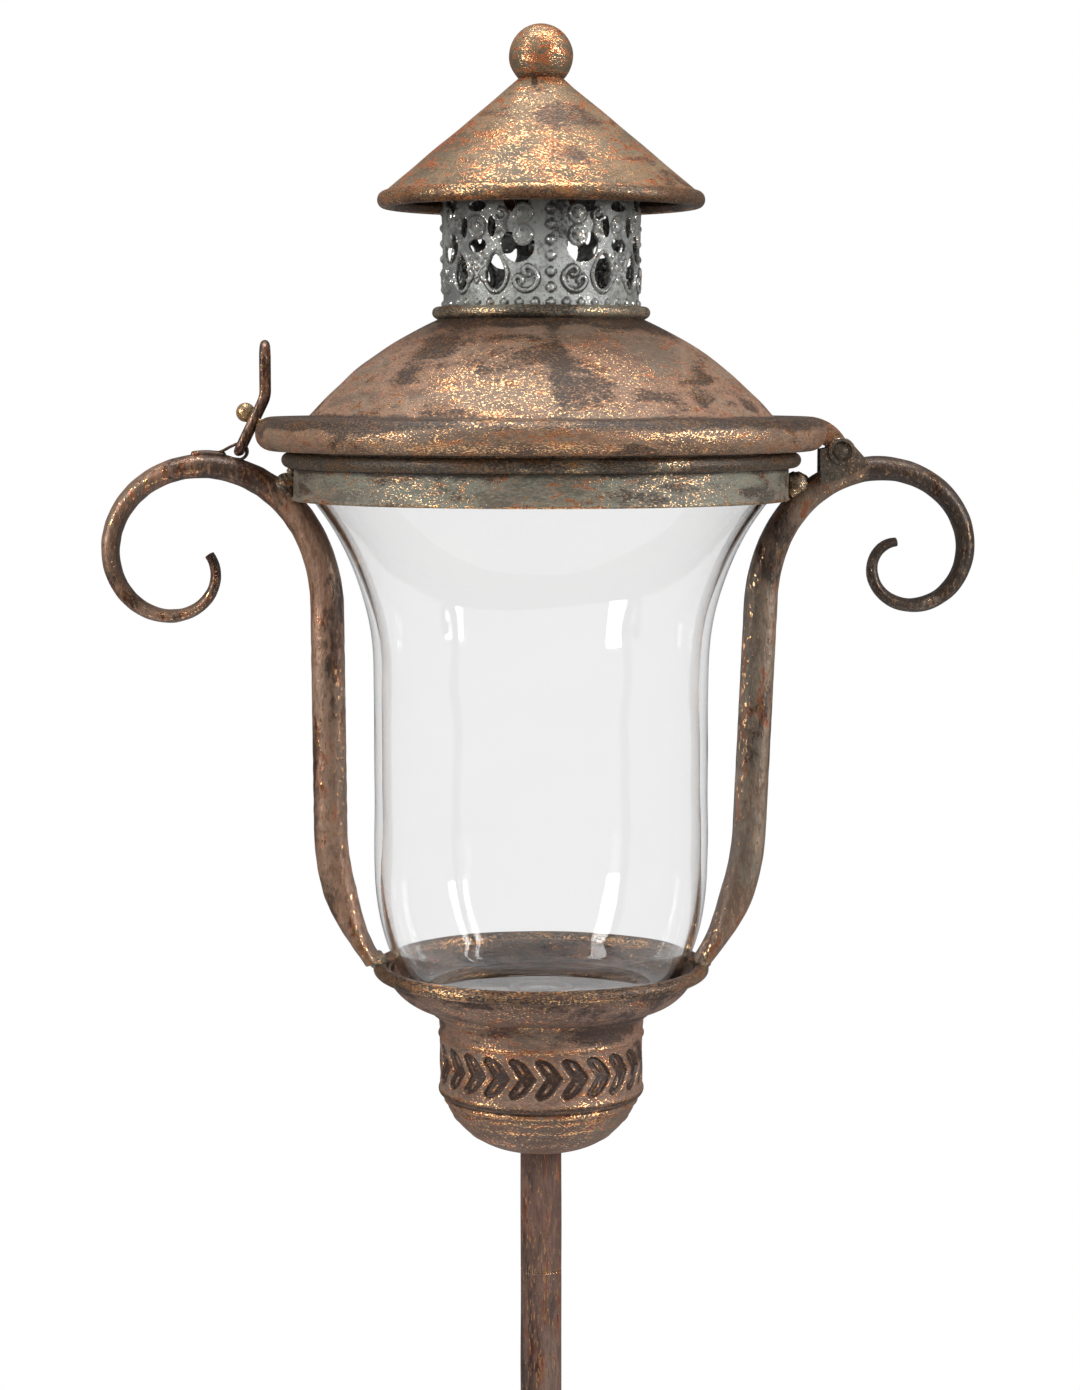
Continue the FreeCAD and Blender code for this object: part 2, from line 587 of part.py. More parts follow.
def build():
    """All the lantern's pieces by name."""
    right_bar = arm_bar(RIGHT_ARM)
    left_bar = arm_bar(LEFT_ARM)
    right_arm = trimmed_arm(right_bar)
    left_arm = trimmed_arm(left_bar)
    stub_top = up(CUP_TOP) - FIT_GAP
    return {
        "ground_spike": ground_spike(),
        "pole_lower": pole_tube(0, POLE_SECTION),
        "pole_spigot_lower": spigot(POLE_SECTION),
        "pole_upper": pole_tube(POLE_SECTION, 2 * POLE_SECTION),
        "pole_spigot_upper": spigot(2 * POLE_SECTION),
        "pole_stub": pole_tube(2 * POLE_SECTION, stub_top),
        "stub_insert": stub_insert(),
        "cup": cup(),
        "dish": dish(),
        "dish_washer": dish_washer(),
        "dish_screw": dish_screw(),
        "base_ring": torus(RING_R, RING_WIRE_R, RING_LEVEL),
        "arm_right": right_arm,
        "arm_left": mirrored(left_arm),
        "collar_tie_right": collar_tie(right_arm),
        "collar_tie_left": mirrored(collar_tie(left_arm)),
        "collar_band": collar_band(),
        "collar_bead_wire": torus(COLLAR_BEAD_RING, COLLAR_BEAD_R - 0.9, COLLAR_BEAD),
        "glass_shade": glass_shade(),
        "lid_dome": lid_dome(),
        "chimney_base_ring": chimney_base_ring(),
        "chimney_band": chimney_band(),
        "roof_cone": roof_cone(),
        "roof_edge_wire": torus(ROOF_RIM_R, ROOF_ROLL - ROOF_SHEET - 0.05, ROOF_RIM),
        "finial_screw": finial_screw(),
        "finial_ball": finial_ball(),
        "hinge_bracket": hinge_bracket(right_bar),
        "hinge_pin": hinge_pin(),
        "hinge_strap": hinge_strap(),
        "latch_bracket": latch_bracket(mirrored(left_bar)),
        "latch_stud": latch_stud(),
        "latch_bail": latch_bail(),
    }


def main():
    os.makedirs("parts", exist_ok=True)
    for name, shape in build().items():
        solids = shape.Solids
        kept = solids[0] if len(solids) == 1 else Part.makeCompound(solids)
        kept.exportStep(os.path.join("parts", name + ".step"))
        print(f"{name:20s} solids {len(solids)} valid {kept.isValid()} volume {kept.Volume:10.1f} mm3")


main()
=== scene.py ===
import json
import math

import bmesh
import bpy
import numpy as np
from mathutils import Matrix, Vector


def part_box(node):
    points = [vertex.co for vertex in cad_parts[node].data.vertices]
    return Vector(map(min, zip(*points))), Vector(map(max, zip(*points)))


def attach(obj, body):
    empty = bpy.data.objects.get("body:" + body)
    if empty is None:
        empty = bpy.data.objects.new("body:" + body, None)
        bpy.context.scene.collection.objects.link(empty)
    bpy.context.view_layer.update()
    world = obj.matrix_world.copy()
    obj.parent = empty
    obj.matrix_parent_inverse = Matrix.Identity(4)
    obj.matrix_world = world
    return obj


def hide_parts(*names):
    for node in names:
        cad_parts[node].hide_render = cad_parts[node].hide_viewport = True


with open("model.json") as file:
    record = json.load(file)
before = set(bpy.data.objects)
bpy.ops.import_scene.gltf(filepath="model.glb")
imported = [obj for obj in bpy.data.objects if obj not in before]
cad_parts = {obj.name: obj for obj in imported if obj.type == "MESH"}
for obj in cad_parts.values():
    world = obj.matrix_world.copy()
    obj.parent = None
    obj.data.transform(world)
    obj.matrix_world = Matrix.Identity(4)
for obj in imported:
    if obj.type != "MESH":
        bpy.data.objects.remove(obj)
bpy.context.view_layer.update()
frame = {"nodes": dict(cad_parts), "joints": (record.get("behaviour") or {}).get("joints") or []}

# The candle lantern's looks. Shapes are in millimetres: radii from the pole's axis, and heights above the
# foot of the cup, where the lantern's head begins.
MM = 0.001
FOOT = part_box("cup")[0].z
TAU = 2 * math.pi
JOINTS = {joint["name"]: joint for joint in frame["joints"]}


def head_mm(value):
    """Height above the cup's foot, in mm, of a height in the frame."""
    return (value - FOOT) / MM


HINGE_X = JOINTS["lid_hinge"]["pos_m"][0] / MM
HINGE_H = head_mm(JOINTS["lid_hinge"]["pos_m"][2])
LATCH_X = JOINTS["latch_swing"]["pos_m"][0] / MM
LATCH_H = head_mm(JOINTS["latch_swing"]["pos_m"][2])
POLE_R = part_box("pole_upper")[1].x / MM
GROUND = head_mm(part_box("pole_lower")[0].z)
POLE_JOINT = head_mm(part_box("pole_upper")[0].z)
STUB_JOINT = head_mm(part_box("pole_stub")[0].z)
SPIKE_TIP = head_mm(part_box("ground_spike")[0].z)


# --- shader building ---
def node(tree, kind, inputs=None, **settings):
    """A shader node with its settings, and its inputs given as values or linked sockets."""
    made = tree.nodes.new("ShaderNode" + kind)
    for key, value in settings.items():
        setattr(made, key, value)
    for key, value in (inputs or {}).items():
        if isinstance(value, bpy.types.NodeSocket):
            tree.links.new(value, made.inputs[key])
        else:
            made.inputs[key].default_value = value
    return made


def noise_of(tree, vector, size_mm, detail, roughness, distortion=0.0):
    """Noise whose features are about size_mm across."""
    inputs = {"Vector": vector, "Scale": 1 / (size_mm * MM), "Detail": detail, "Roughness": roughness,
              "Distortion": distortion}
    return node(tree, "TexNoise", inputs).outputs["Fac"]


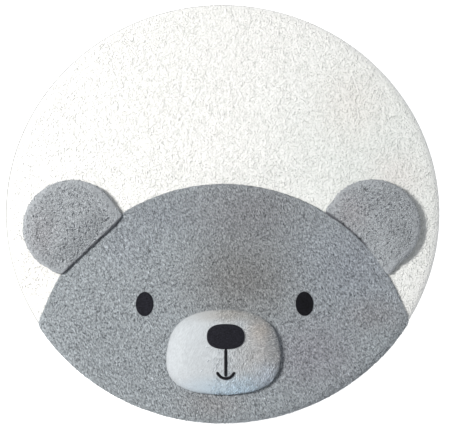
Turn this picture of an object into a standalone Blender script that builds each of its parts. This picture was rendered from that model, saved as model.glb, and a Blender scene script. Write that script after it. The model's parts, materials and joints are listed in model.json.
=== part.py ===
"""A round padded play mat in teddy fleece, with a bear's head sewn on it.

The mat lies flat. The head is a disc of fleece, cut off by the mat's rim and turned down over it. Filled ears,
a filled muzzle, felt eyes, a felt nose and a stitched mouth lie on top. Units are metres, +Z is up, and the
origin is the middle of the mat's underside. The chin is at -Y, and left and right are as seen from above it.
"""

import math
from collections import namedtuple

import bmesh
import bpy
from mathutils import Vector

# The padded mat
MAT_RADIUS = 0.500
MAT_THICK = 0.018
SEAM_HEIGHT = 0.008
RIM_ROLL = 0.024
UNDER_ROLL = 0.012
MAT_SEGMENTS = 84
MAT_RINGS = 10
ROLL_STEPS = 4
UNDER_STEPS = 3
WAVE_FADE = 0.060

# Room between neighbours, and more of it where the cloth turns down over the rim
GAP = 0.0003
RIM_GAP = 0.0010

# The head panel, a disc of fleece
HEAD_CENTRE = Vector((0.0035, -0.380))
HEAD_RADIUS = 0.4265
HEAD_THICK = 0.005
HEAD_THICK_AT_SEAM = 0.002
HEAD_TOP_STEPS = 36
HEAD_RIM_STEPS = 34
HEAD_EDGE_ROUND = 0.002
HEAD_EDGE_BAND = 0.012
HEAD_RING_SHARES = (0.12, 0.28, 0.44, 0.6, 0.75, 0.89)

# The ears, half-round filled pads
EAR_RADIUS = 0.1085
EAR_CROWN = 0.034
EAR_RIM_HEIGHT = 0.012
EAR_BASE_HEIGHT = 0.004
EAR_BASE_FADE = 0.030
EAR_SHOULDER = 0.062
EAR_RING_SHARES = (0.985, 0.945, 0.88, 0.79, 0.67, 0.5, 0.28)
EAR_FLOOR_SHARES = (0.3, 0.6, 0.82)
EAR_TURN_SHARE = 0.95
EAR_TURN_RISE = 0.4
EAR_ARC_STEPS = 30
EAR_BASE_STEPS = 10
EAR_SOFTENING = 2
EAR_HEAD_RAMP = 0.045
EAR_HEAD_MARGIN = 0.010
EAR_HEAD_GAP = 0.0006
LEFT_EAR_CENTRE = Vector((-0.3465, -0.0580))
LEFT_EAR_BASE_OFFSET = 0.0640
LEFT_EAR_FACING_DEG = -44.6
RIGHT_EAR_CENTRE = Vector((0.3440, -0.0540))
RIGHT_EAR_GAP = 0.0008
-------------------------
What you should do
From the listing above, output exactly the run of lines that starts with the line containing "bpy.context.scene.collection.objects.link(empty)" and ends with the line containing "return (value - FOOT) / MM".

Exercise response
        bpy.context.scene.collection.objects.link(empty)
    bpy.context.view_layer.update()
    world = obj.matrix_world.copy()
    obj.parent = empty
    obj.matrix_parent_inverse = Matrix.Identity(4)
    obj.matrix_world = world
    return obj


def hide_parts(*names):
    for node in names:
        cad_parts[node].hide_render = cad_parts[node].hide_viewport = True


with open("model.json") as file:
    record = json.load(file)
before = set(bpy.data.objects)
bpy.ops.import_scene.gltf(filepath="model.glb")
imported = [obj for obj in bpy.data.objects if obj not in before]
cad_parts = {obj.name: obj for obj in imported if obj.type == "MESH"}
for obj in cad_parts.values():
    world = obj.matrix_world.copy()
    obj.parent = None
    obj.data.transform(world)
    obj.matrix_world = Matrix.Identity(4)
for obj in imported:
    if obj.type != "MESH":
        bpy.data.objects.remove(obj)
bpy.context.view_layer.update()
frame = {"nodes": dict(cad_parts), "joints": (record.get("behaviour") or {}).get("joints") or []}

# The candle lantern's looks. Shapes are in millimetres: radii from the pole's axis, and heights above the
# foot of the cup, where the lantern's head begins.
MM = 0.001
FOOT = part_box("cup")[0].z
TAU = 2 * math.pi
JOINTS = {joint["name"]: joint for joint in frame["joints"]}


def head_mm(value):
    """Height above the cup's foot, in mm, of a height in the frame."""
    return (value - FOOT) / MM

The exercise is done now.